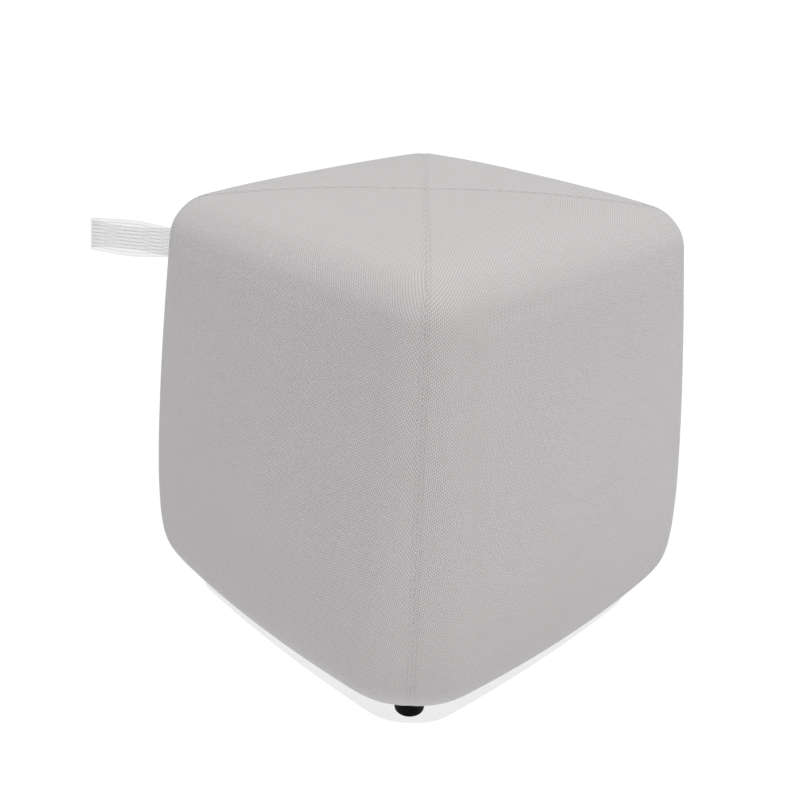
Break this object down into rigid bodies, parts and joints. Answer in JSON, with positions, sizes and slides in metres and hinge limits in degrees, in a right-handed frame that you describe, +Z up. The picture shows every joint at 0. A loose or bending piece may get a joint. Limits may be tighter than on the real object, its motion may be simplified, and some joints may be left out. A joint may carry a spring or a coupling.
{
  "type": "cube pouf stool",
  "caption": "Soft cube pouf stool with a crowned top, sides that swell low down, a webbing pull loop at one upper corner, a low sheer base skirt and round glides.",
  "frame": {"origin": "on the floor, on the pouf's upright axis, in the middle of the four glides", "axes": "+Z up; the panels face -Y (front), +X (right), +Y (back) and -X (left); the pull loop points out from the corner between -X and -Y"},
  "size_m": [0.4618, 0.4618, 0.4429],
  "materials": {
    "cover_cloth": "matt light grey plain-woven upholstery cloth",
    "loop_webbing": "pale ribbed see-through webbing with a slight sheen",
    "skirt_cloth": "clear, faintly smoky sheer cloth",
    "glide_plastic": "black moulded plastic"
  },
  "bodies": {
    "root": {"panel_front": "cover_cloth", "panel_right": "cover_cloth", "panel_back": "cover_cloth", "panel_left": "cover_cloth", "strap_loop": "loop_webbing", "base_skirt_front": "skirt_cloth", "base_skirt_right": "skirt_cloth", "base_skirt_back": "skirt_cloth", "base_skirt_left": "skirt_cloth", "glide_front_right": "glide_plastic", "glide_back_right": "glide_plastic", "glide_back_left": "glide_plastic", "glide_front_left": "glide_plastic"}
  },
  "joints": []
}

REQUEST: Copy out the full material exactly as it appears.

FULL SOLUTION:
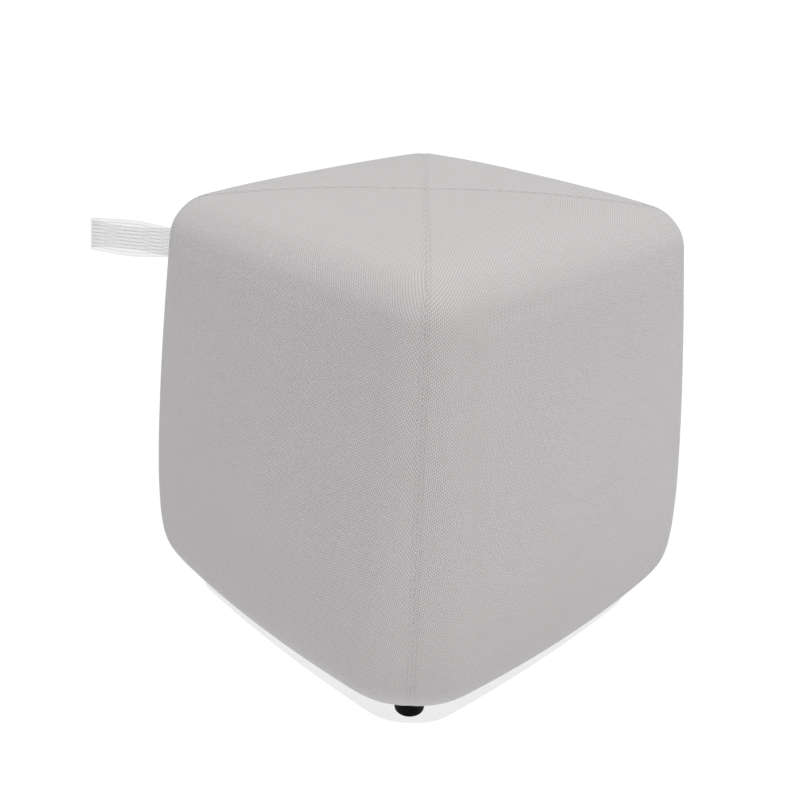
Break this object down into rigid bodies, parts and joints. Answer in JSON, with positions, sizes and slides in metres and hinge limits in degrees, in a right-handed frame that you describe, +Z up. The picture shows every joint at 0. A loose or bending piece may get a joint. Limits may be tighter than on the real object, its motion may be simplified, and some joints may be left out. A joint may carry a spring or a coupling.
{
  "type": "cube pouf stool",
  "caption": "Soft cube pouf stool with a crowned top, sides that swell low down, a webbing pull loop at one upper corner, a low sheer base skirt and round glides.",
  "frame": {"origin": "on the floor, on the pouf's upright axis, in the middle of the four glides", "axes": "+Z up; the panels face -Y (front), +X (right), +Y (back) and -X (left); the pull loop points out from the corner between -X and -Y"},
  "size_m": [0.4618, 0.4618, 0.4429],
  "materials": {
    "cover_cloth": "matt light grey plain-woven upholstery cloth",
    "loop_webbing": "pale ribbed see-through webbing with a slight sheen",
    "skirt_cloth": "clear, faintly smoky sheer cloth",
    "glide_plastic": "black moulded plastic"
  },
  "bodies": {
    "root": {"panel_front": "cover_cloth", "panel_right": "cover_cloth", "panel_back": "cover_cloth", "panel_left": "cover_cloth", "strap_loop": "loop_webbing", "base_skirt_front": "skirt_cloth", "base_skirt_right": "skirt_cloth", "base_skirt_back": "skirt_cloth", "base_skirt_left": "skirt_cloth", "glide_front_right": "glide_plastic", "glide_back_right": "glide_plastic", "glide_back_left": "glide_plastic", "glide_front_left": "glide_plastic"}
  },
  "joints": []
}